> [GIVEN PROBLEM]:
Find the word "Blender" in the listing; pull out each line holding it.

> [PROVIDED ENTRIES]:
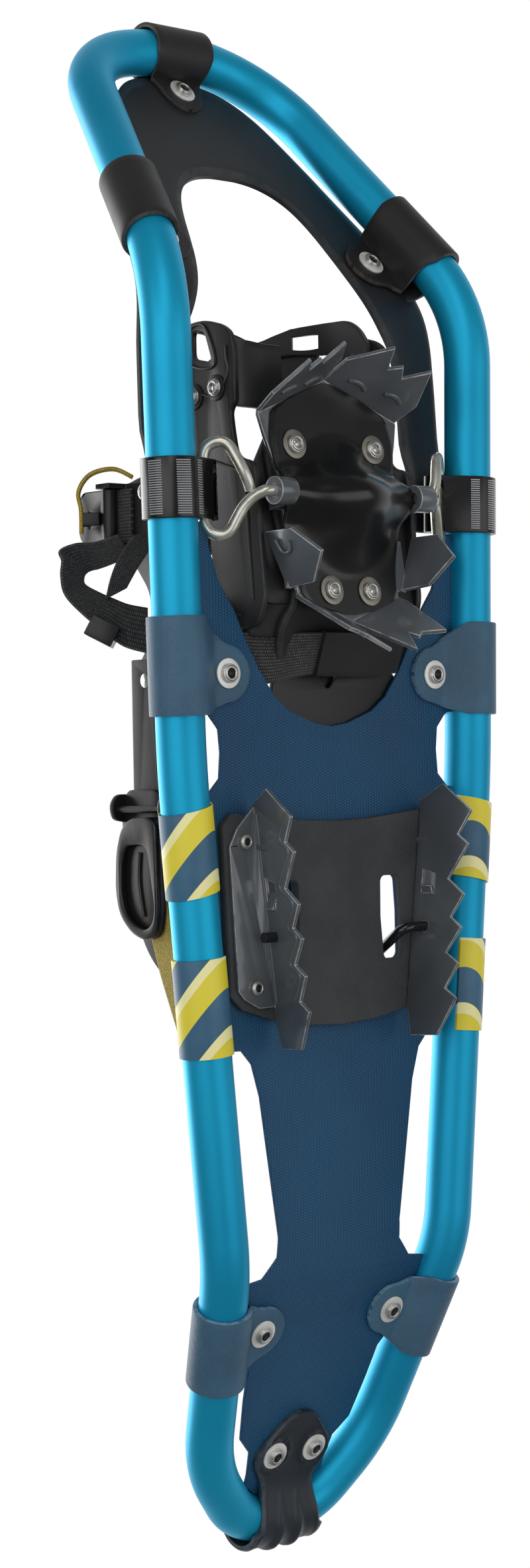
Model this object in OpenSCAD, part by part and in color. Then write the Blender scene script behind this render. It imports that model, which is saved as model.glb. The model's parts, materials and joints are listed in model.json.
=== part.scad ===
// Aluminium-frame snowshoe with a pivoting claw binding and a heel lift bail.
// Worn upright: +Y is the toe, +X the wearer's right, +Z the boot side.

/* [Frame tube] */
// Outside diameter of the frame tube
tube_d = 22.2; // [20:0.1:26]
// Wall of the frame tube
tube_wall = 1.6; // [1:0.1:3]
// Half width of the frame at the foot of the toe slope
upturn_x = 94; // [90:0.5:110]
// Distance of the toe upturn from the middle of the frame
upturn_y = 229; // [222:1:245]
// Bend radius where the rails turn up to the toe
upturn_r = 75; // [60:1:90]
// Slope of the toe
toe_slope = 41.4; // [39:0.1:43]
// Half width of the frame at the toe corners
toe_corner_x = 59; // [54:0.5:66]
// Distance of the toe corners from the middle of the frame
toe_corner_y = 346; // [342:0.5:352]
// Bend radius of the toe corners
toe_corner_r = 50; // [40:1:56]
// Distance of the toe crown from the middle of the frame
toe_mid_y = 360; // [356:0.5:364]
// Height of the toe crown over the rails
toe_mid_z = 109; // [106:0.5:112]
// Bend radius of the toe crown
toe_mid_r = 110; // [90:1:120]
// Half width of the frame at the waist
waist_x = 89; // [86:0.5:98]
// Place of the waist along the frame
waist_y = 8; // [0:1:20]
// Bend radius of the waist
waist_r = 585; // [400:5:700]
// Half width of the frame where the tail turns up
tail_kick_x = 69; // [66:0.5:76]
// Distance of the tail upturn from the middle of the frame
tail_kick_y = 217; // [212:1:226]
// Bend radius of the tail upturn
tail_kick_r = 75; // [60:1:90]
// Slope of the tail
tail_slope = 21.6; // [20:0.1:23]
// Half width of the frame at the tail corners
tail_corner_x = 51; // [48:0.5:56]
// Distance of the tail corners from the middle of the frame
tail_corner_y = 313; // [310:0.5:318]
// Bend radius of the tail corners
tail_corner_r = 75; // [60:1:85]
// Half length of the straight across the tail
tail_end_x = 21; // [20:0.5:23]
// Distance of the tail tube from the middle of the frame
tail_end_y = 347; // [345:0.5:350]
// Bend radius at the ends of the tail tube
tail_end_r = 35; // [30:1:36]
// Gap where the two tube ends meet
butt_gap = 0.4; // [0.2:0.1:1]

/* [Decks] */
// Thickness of the main deck sheet
deck_t = 1.6; // [1.2:0.1:2]
// Half width of the main deck beside the front slit
slit_front_x = 67; // [64:0.5:69]
// Front end of the slit between deck and tube
slit_front_y = 34; // [32:0.5:36]
// Rear end of the slit between deck and tube
slit_rear_y = -3; // [-4:0.5:0]
// Rear edge of the opening under the forefoot
hole_rear_y = 27; // [25:0.5:29]
// Thickness of the moulded toe deck
toe_deck_t = 3.5; // [2.5:0.1:4.5]
// Height of the toe deck legs over the rails
toe_leg_z = 21; // [19:0.5:23]
// Slope of the toe deck
toe_deck_slope = 36.4; // [35:0.1:38]
// Half width of the toe deck legs, outside
toe_leg_x = 91.5; // [90:0.5:93]
// Half width of the toe opening between the legs
toe_hole_x = 67; // [65:0.5:69]
// Front end of the toe opening
toe_hole_y = 291; // [286:0.5:296]
// Place of the crease where the toe deck turns up
toe_crease_y = 228; // [225:0.5:231]

/* [Clips and wraps] */
// Thickness of the rubber clips
clip_t = 2.4; // [1.8:0.1:3]
// Radius of the rounded clip lap
clip_lobe_r = 13; // [11:0.5:14]
// Length of the mid clips along the rail
mid_clip_l = 44; // [38:1:48]
// Place of the mid clips along the rail
mid_clip_y = 54; // [50:0.5:56]
// Place of the mid clip rivets
mid_rivet_y = 50.3; // [47:0.5:52]
// Half distance between the mid clip rivets
mid_rivet_x = 64.3; // [62:0.5:66]
// Length of the rear clips along the rail
rear_clip_l = 40; // [34:1:42]
// Distance of the rear clips past the tail upturn, along the slope
rear_clip_s = 38; // [36:0.5:42]
// Reach of the rear clip rivets from the tube centre
rear_reach = 22.5; // [21:0.5:24]
// Length of the front clips along the rail
front_clip_l = 44; // [36:1:46]
// Place of the front clips along the frame
front_clip_y = 261; // [258:0.5:264]
// Half distance between the front clip rivets
front_rivet_x = 64; // [62:0.5:66]
// Place of the front clip rivets
front_rivet_y = 250; // [248:0.5:252]
// Place of the toe clip rivet
toe_rivet_y = 336; // [334:0.5:337]
// Half width of the toe clip on the tube
toe_clip_w = 18; // [15:0.5:19]
// Thickness of the printed deck wraps
wrap_t = 0.9; // [0.6:0.1:1.2]
// Place of the fore wraps
fore_wrap_y = -28; // [-30:0.5:-27]
// Length of the fore wraps along the rail
fore_wrap_l = 42; // [38:0.5:43]
// Place of the aft wraps
aft_wrap_y = -97; // [-98:0.5:-96]
// Length of the aft wraps along the rail
aft_wrap_l = 44; // [38:0.5:45]

/* [Rivets] */
// Shank diameter of the deck and crampon rivets
rivet_d = 4.8; // [4:0.1:5]
// Head diameter of the rivets
rivet_head_d = 8.6; // [7.8:0.1:9]
// Height of the rivet heads
rivet_head_h = 1.6; // [1.2:0.1:2]
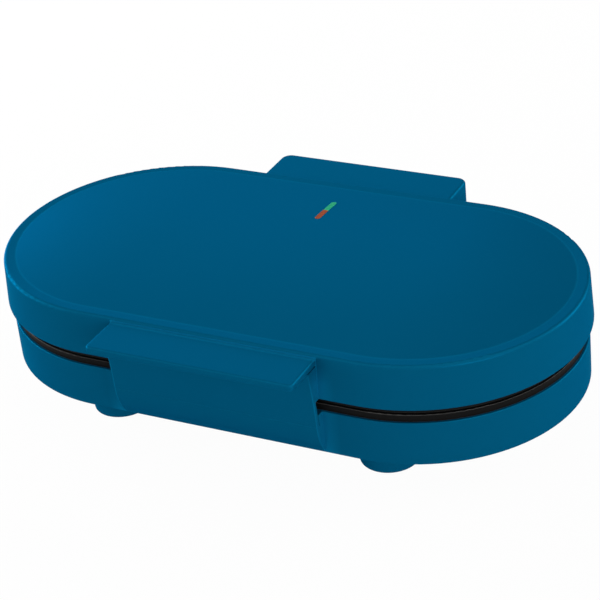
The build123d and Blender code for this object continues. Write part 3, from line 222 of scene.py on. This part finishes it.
def nonstick():
    """Black coating with fine grey flecks over a cast surface, paler on its edges."""
    made = Material("nonstick", (0.006, 0.006, 0.006), roughness=0.45, specular=0.03)
    flecks = made.spread(made.cells(900), 1, 0, start=0.06, end=0.16)
    made.tint(made.times(flecks, 0.4), (0.045, 0.045, 0.045))
    made.tint(made.times(made.edges(0.0005), 0.8), (0.05, 0.048, 0.046))
    made.tint(made.times(made.rounded_tops(), 0.8), (0.1, 0.097, 0.094))
    made.vary_roughness(made.noise(30, detail=3), change=0.03)
    made.bump(made.noise(1400, detail=3), depth=0.00004, strength=0.6)
    return made


def steel():
    """Plated steel with fine draw lines and a little tarnish."""
    made = Material("steel", (0.5, 0.5, 0.51), roughness=0.32, metallic=1.0)
    tarnish = made.spread(made.noise(160, detail=4), 0, 0.35, start=0.5, end=0.75)
    made.tint(tarnish, (0.3, 0.28, 0.25))
    lines = made.noise(900, detail=2, place=made.stretched((1, 1, 12)))
    made.vary_roughness(lines, change=0.08)
    made.bump(lines, depth=0.00003, strength=0.4)
    return made


def heater_sheath():
    """Steel tube of a heater, browned by heat."""
    made = Material("heater_sheath", (0.19, 0.17, 0.155), roughness=0.42, metallic=1.0)
    made.tint(made.spread(made.noise(45, detail=4), 0, 0.7), (0.1, 0.075, 0.06))
    made.vary_roughness(made.noise(300, detail=2), change=0.08)
    made.bump(made.noise(1500, detail=2), depth=0.00003, strength=0.5)
    return made


def shield_aluminium():
    """Rolled sheet with long faint lines."""
    made = Material("shield_aluminium", (0.74, 0.74, 0.75), roughness=0.36, metallic=1.0)
    lines = made.noise(700, detail=3, place=made.stretched((0.03, 1, 1)))
    made.tint(made.spread(lines, 0, 0.25), (0.5, 0.5, 0.51))
    made.vary_roughness(lines, change=0.07)
    made.bump(lines, depth=0.00003, strength=0.3)
    return made


def ceramic():
    """Glazed ceramic with faint specks."""
    made = Material("ceramic", (0.74, 0.7, 0.62), roughness=0.3)
    made.tint(made.spread(made.cells(700), 0.5, 0, start=0.05, end=0.15), (0.4, 0.34, 0.26))
    made.vary_roughness(made.noise(200), change=0.06)
    made.bump(made.noise(500, detail=2), depth=0.00005, strength=0.4)
    return made


def rubber():
    """Matt black rubber with a cast texture and a little dust."""
    made = Material("rubber", (0.018, 0.018, 0.019), roughness=0.75, specular=0.3)
    made.tint(made.spread(made.noise(120, detail=4), 0, 0.3), (0.05, 0.05, 0.048))
    made.vary_roughness(made.noise(90), change=0.07)
    made.bump(made.noise(1300, detail=3), depth=0.00006, strength=0.8)
    return made


def black_plastic():
    """Matt black moulding with a spark-eroded grain."""
    made = Material("black_plastic", (0.02, 0.02, 0.021), roughness=0.5, specular=0.4)
    made.tint(made.times(made.edges(0.0004), 0.4), (0.07, 0.07, 0.07))
    made.vary_roughness(made.noise(80, detail=3), change=0.08)
    made.bump(made.noise(1600, detail=3), depth=0.00004, strength=0.7)
    return made


def holder_plastic():
    """Heat resistant moulding, cream with brown specks."""
    made = Material("holder_plastic", (0.62, 0.58, 0.48), roughness=0.5, specular=0.4)
    made.tint(made.spread(made.cells(500), 0.45, 0, start=0.06, end=0.2), (0.3, 0.22, 0.12))
    made.vary_roughness(made.noise(150, detail=3), change=0.07)
    made.bump(made.noise(900, detail=3), depth=0.00005, strength=0.6)
    return made


def lead_sleeve():
    """Woven glass sleeve: crossing strands."""
    made = Material("lead_sleeve", (0.62, 0.57, 0.46), roughness=0.72, specular=0.25)
    strands = None
    for turn in (0.8, -0.8):
        turned = {"Vector": made.place, "Rotation": (0.3, turn, 0.6)}
        place = made.add("ShaderNodeMapping", turned).outputs[0]
        inputs = {"Vector": place, "Scale": 480, "Distortion": 0.4}
        wave = made.add("ShaderNodeTexWave", inputs).outputs["Fac"]
        strands = wave if strands is None else made.math("MAXIMUM", strands, wave)
    made.tint(made.spread(strands, 0.6, 0, start=0.2, end=0.8), (0.3, 0.25, 0.17))
    made.vary_roughness(made.noise(200), change=0.06)
    made.bump(strands, depth=0.0002, strength=0.8)
    return made


def lens(name, color, glow):
    """Clear coloured lamp window with fine ribs and a paler rim."""
    made = Material(name, color, roughness=0.25, metallic=0.1, specular=0.0)
    inputs = {"Vector": made.place, "Scale": 130}
    ribs = made.add("ShaderNodeTexWave", inputs, bands_direction="Y").outputs["Fac"]
    made.tint(made.spread(ribs, 0, 0.35, start=0.2, end=0.9), glow)
    made.tint(made.edges(0.0006), glow)
    made.vary_roughness(made.noise(300), change=0.05)
    made.bump(ribs, depth=0.0001, strength=0.4)
    return made


def lamp_glass():
    """Thin glass of a neon lamp, faintly smoked."""
    clear = {"Transmission Weight": 0.9, "IOR": 1.45}
    made = Material("lamp_glass", (0.9, 0.83, 0.76), roughness=0.06, **clear)
    made.tint(made.spread(made.noise(250, detail=3), 0, 0.5), (0.5, 0.32, 0.2))
    made.vary_roughness(made.noise(400), change=0.03)
    made.bump(made.noise(600), depth=0.00003, strength=0.3)
    return made


materials = {
    "body_plastic": body_plastic("body_plastic"),
    "nonstick": nonstick(),
    "steel": steel(),
    "shield_aluminium": shield_aluminium(),
    "ceramic": ceramic(),
    "rubber": rubber(),
    "black_plastic": black_plastic(),
    "holder_plastic": holder_plastic(),
    "lead_sleeve": lead_sleeve(),
    "power_lens": lens("power_lens", (0.265, 0.05, 0.02), (0.37, 0.114, 0.04)),
    "ready_lens": lens("ready_lens", (0.0095, 0.29, 0.138), (0.04, 0.6, 0.345)),
    "lamp_glass": lamp_glass(),
}
sheath = heater_sheath()
own_materials = {"lid_housing": lid_plastic(), "lift_handle": lip_plastic()}
slots = {entry["node"]: entry["material_slot"] for entry in frame["record"]["subparts"]}
for name, node in nodes.items():
    node.data.materials.clear()
    plain = sheath if name.endswith("_element") else materials[slots[name]]
    node.data.materials.append(own_materials.get(name, plain).material)


# Floor and background, white to the camera and in reflections
WHITE = (1, 1, 1, 1)
PAPER_COLOR = (0.86, 0.86, 0.86, 1)
PAPER_ROUGHNESS = 0.9
FLOOR_SIZE = 12
FLOOR_GLOW = 0.97
WORLD_LIGHT = 0.06


def seen_directly(tree):
    """1 where a ray comes from the camera, a reflection or through glass."""
    path = tree.nodes.new("ShaderNodeLightPath")
    total = path.outputs["Is Camera Ray"]
    for kind in ("Is Glossy Ray", "Is Transmission Ray"):
        added = tree.nodes.new("ShaderNodeMath")
        added.operation = "MAXIMUM"
        tree.links.new(total, added.inputs[0])
        tree.links.new(path.outputs[kind], added.inputs[1])
        total = added.outputs[0]
    return total


world = bpy.data.worlds.new("studio")
scene.world = world
world.use_nodes = True
background = world.node_tree.nodes["Background"]
background.inputs["Color"].default_value = WHITE
strength = world.node_tree.nodes.new("ShaderNodeMapRange")
strength.inputs["To Min"].default_value = WORLD_LIGHT
strength.inputs["To Max"].default_value = 1.0
world.node_tree.links.new(seen_directly(world.node_tree), strength.inputs["Value"])
world.node_tree.links.new(strength.outputs[0], background.inputs["Strength"])

paper = bpy.data.materials.new("paper")
paper.use_nodes = True
tree = paper.node_tree
diffuse = tree.nodes["Principled BSDF"]
diffuse.inputs["Base Color"].default_value = PAPER_COLOR
diffuse.inputs["Roughness"].default_value = PAPER_ROUGHNESS
glow = tree.nodes.new("ShaderNodeEmission")
glow.inputs["Color"].default_value = WHITE
share = tree.nodes.new("ShaderNodeMath")
share.operation = "MULTIPLY"
share.inputs[1].default_value = FLOOR_GLOW
tree.links.new(seen_directly(tree), share.inputs[0])
mixed = tree.nodes.new("ShaderNodeMixShader")
tree.links.new(share.outputs[0], mixed.inputs[0])
tree.links.new(diffuse.outputs[0], mixed.inputs[1])
tree.links.new(glow.outputs[0], mixed.inputs[2])
tree.links.new(mixed.outputs[0], tree.nodes["Material Output"].inputs["Surface"])

bpy.ops.mesh.primitive_plane_add(size=FLOOR_SIZE)
floor = bpy.context.object
floor.name = "floor"
floor.data.materials.append(paper)


# Soft studio light
LIGHT_TARGET = Vector((0, 0, 0.05))


def area_light(name, place, size, power):
    """Rectangular lamp that faces the object: place and size in metres, power in watts."""
    data = bpy.data.lights.new(name, "AREA")
    data.shape = "RECTANGLE"
    data.size, data.size_y = size
    data.energy = power
    light = bpy.data.objects.new(name, data)
    scene.collection.objects.link(light)
    light.location = place
    light.rotation_mode = "QUATERNION"
    light.rotation_quaternion = (LIGHT_TARGET - Vector(place)).to_track_quat("-Z", "Y")


area_light("low_left", (-1.8, 0.4, 0.4), (2.2, 0.7), 58)
area_light("front_left", (-1.4, -0.9, 0.5), (1.0, 0.8), 4.5)
area_light("rear_left", (-1.0, 1.4, 0.9), (1.2, 1.0), 6.5)
area_light("rear_right", (1.3, 1.2, 0.5), (1.0, 0.8), 18.5)
area_light("front_right", (1.4, -0.9, 0.5), (1.0, 0.8), 14)
area_light("front", (0.3, -1.7, 0.6), (1.8, 0.8), 4.5)
area_light("overhead", (0.0, 0.2, 1.8), (1.5, 1.5), 6.3)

> [RESULT OF THE TASK]:
Model this object in OpenSCAD, part by part and in color. Then write the Blender scene script behind this render. It imports that model, which is saved as model.glb. The model's parts, materials and joints are listed in model.json.
The build123d and Blender code for this object continues. Write part 3, from line 222 of scene.py on. This part finishes it.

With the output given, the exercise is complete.